Task instructions
Start at the line containing "0.85, 0.86), 0.75)", stop at the line containing "depsgraph = bpy.context.evaluated_depsgraph_get()", and set down every line in that stretch exactly as written, and nothing else.
****************
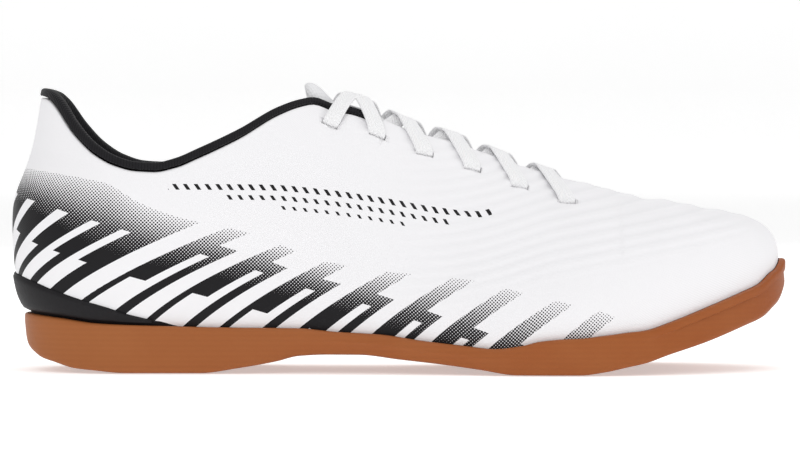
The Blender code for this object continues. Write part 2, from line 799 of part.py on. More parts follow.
def make_tongue(collection):
    """Padded tongue with a rounded top, from under the vamp to its peak."""
    rows = []
    for k in range(TONGUE_STEPS + 1):
        row = []
        for across in TONGUE_ACROSS:
            top = TONGUE_TOP + TONGUE_ROUND * across ** 2
            foot = TONGUE_FOOT - TONGUE_FOOT_ROUND * across ** 2
            x = top + (foot - top) * k / TONGUE_STEPS
            width = TONGUE_HALF_WIDTH * (1 - TONGUE_TAPER * k / TONGUE_STEPS)
            row.append(tongue_point(x, width * across))
        rows.append(row)
    bm = weld(loft(rows))
    look = material("tongue_mesh", (0.82, 0.82, 0.84), 0.8)
    tongue = add_object("tongue", bm, collection, look, CLOTH_ANGLE)
    wall = tongue.modifiers.new("wall", "SOLIDIFY")
    wall.thickness = TONGUE_THICKNESS
    wall.offset = -1.0
    wall.use_even_offset = True
    return tongue


def make_insole(collection):
    """Sock liner on the footbed, inside the upper's wall."""
    clear = UPPER_INSET + WALL + 2 * GAP
    flat = [inset(i, clear) for i in range(LOOP)]
    low = [(p[0], p[1], bed(p[0]) + GAP) for p in flat]
    high = [(p[0], p[1], bed(p[0]) + GAP + INSOLE_THICKNESS) for p in flat]
    under = span(flat, 2, lambda x: bed(x) + GAP)
    over = span(flat, 2, lambda x: bed(x) + GAP + INSOLE_THICKNESS)
    bm = join_grids((under, ring_grid((low, high)), over))
    return add_object("insole", bm, collection, material("insole_foam", (0.05, 0.05, 0.055), 0.85))


def lace_height(x, across, over_top):
    """Height of the lace's underside: on the near eyestay, sunk in the throat, under the far eyestay."""
    edge = THROAT_WIDTH * throat_half(share(x))
    sunk = -TONGUE_SINK
    proud = LACE_CLEAR + BAND_PROUD * smooth_step(COLLAR_END - x, -BAND_RUN / 2, BAND_RUN)
    if across > 0 or over_top:
        return sunk + (proud - sunk) * smooth_step(abs(across), 0.0, edge - LACE_WIDTH / 2)
    under = LACE_CLEAR - tongue_drop(x, across)
    return sunk + (under - sunk) * smooth_step(-across, 0.0, edge - LACE_WIDTH * LACE_TUCK)


def lace_strap(k, side, lift):
    """One strap of a crossing, from eyelet k up over the tongue and under the far eyestay."""
    start_x, start = eyelet_place(k, side)
    finish_x, finish = eyelet_place(k - 1, -side)
    over_top = k == 1
    middle = []
    for j in range(LACE_STEPS + 1):
        t = j / LACE_STEPS
        x = start_x + (finish_x - start_x) * t
        across = start + (finish - start) * t
        point, normal = surface_across(x, across)
        height = lace_height(x, across * side, over_top)
        middle.append((point + normal * (height + LACE_THICKNESS / 2 + lift), normal))
    rows = []
    for j, (point, normal) in enumerate(middle):
        along = middle[min(j + 1, LACE_STEPS)][0] - middle[max(j - 1, 0)][0]
        across = along.cross(normal).normalized() * LACE_WIDTH / 2
        up = across.cross(along).normalized() * LACE_THICKNESS / 2
        rows.append([point + across + up, point - across + up, point - across - up, point + across - up])
    return weld(loft(rows, closed_rows=True, caps=True))


def make_lace_cross(collection, cutters, k, look):
    """Two straps that cross over the tongue, joined where they meet."""
    first = add_object("lace_cross_" + str(k), lace_strap(k, -1, 0.0), collection, look)
    second = as_cutter(add_object("lace_strap_" + str(k), lace_strap(k, 1, LACE_LIFT), cutters, None))
    union = first.modifiers.new("join", "BOOLEAN")
    union.operation = "UNION"
    union.solver = "EXACT"
    union.object = second
    return first


def main():
    for old in list(bpy.data.objects):
        bpy.data.objects.remove(old, do_unlink=True)
    shoe = bpy.data.collections.new("indoor_soccer_shoe")
    cutters = bpy.data.collections.new("cutters")
    bpy.context.scene.collection.children.link(shoe)
    bpy.context.scene.collection.children.link(cutters)
    make_outsole(shoe, cutters)
    make_upper(shoe, cutters)
    make_collar(shoe)
    make_counter(shoe)
    make_tongue(shoe)
    make_insole(shoe)
    lace = material("lace_white", (0.85, 0.85, 0.86), 0.75)
    for k in range(1, EYELET_COUNT):
        make_lace_cross(shoe, cutters, k, lace)


main()
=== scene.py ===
import math

import bmesh
import bpy
import numpy as np
from mathutils import Matrix, Vector


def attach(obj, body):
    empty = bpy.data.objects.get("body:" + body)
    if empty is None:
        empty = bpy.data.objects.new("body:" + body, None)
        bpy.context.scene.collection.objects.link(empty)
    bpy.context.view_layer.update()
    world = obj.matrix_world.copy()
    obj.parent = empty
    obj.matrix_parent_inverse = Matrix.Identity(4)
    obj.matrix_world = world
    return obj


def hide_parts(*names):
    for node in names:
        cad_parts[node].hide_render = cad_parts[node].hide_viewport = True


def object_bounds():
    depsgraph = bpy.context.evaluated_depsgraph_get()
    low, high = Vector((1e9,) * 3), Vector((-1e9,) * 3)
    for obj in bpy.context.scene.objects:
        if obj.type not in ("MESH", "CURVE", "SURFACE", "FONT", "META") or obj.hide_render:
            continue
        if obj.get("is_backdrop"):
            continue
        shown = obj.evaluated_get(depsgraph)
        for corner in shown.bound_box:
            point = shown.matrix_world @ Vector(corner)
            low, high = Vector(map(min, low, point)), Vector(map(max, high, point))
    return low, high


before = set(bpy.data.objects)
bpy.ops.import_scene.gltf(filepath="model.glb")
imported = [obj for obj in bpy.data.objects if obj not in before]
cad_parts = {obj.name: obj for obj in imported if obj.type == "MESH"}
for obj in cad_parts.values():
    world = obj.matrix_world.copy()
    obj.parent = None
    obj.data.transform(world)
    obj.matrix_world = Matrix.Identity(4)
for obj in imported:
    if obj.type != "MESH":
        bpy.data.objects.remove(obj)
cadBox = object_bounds()
print("frame loaded:", sorted(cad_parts))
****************
Answer to the problem
    lace = material("lace_white", (0.85, 0.85, 0.86), 0.75)
    for k in range(1, EYELET_COUNT):
        make_lace_cross(shoe, cutters, k, lace)


main()
=== scene.py ===
import math

import bmesh
import bpy
import numpy as np
from mathutils import Matrix, Vector


def attach(obj, body):
    empty = bpy.data.objects.get("body:" + body)
    if empty is None:
        empty = bpy.data.objects.new("body:" + body, None)
        bpy.context.scene.collection.objects.link(empty)
    bpy.context.view_layer.update()
    world = obj.matrix_world.copy()
    obj.parent = empty
    obj.matrix_parent_inverse = Matrix.Identity(4)
    obj.matrix_world = world
    return obj


def hide_parts(*names):
    for node in names:
        cad_parts[node].hide_render = cad_parts[node].hide_viewport = True


def object_bounds():
    depsgraph = bpy.context.evaluated_depsgraph_get()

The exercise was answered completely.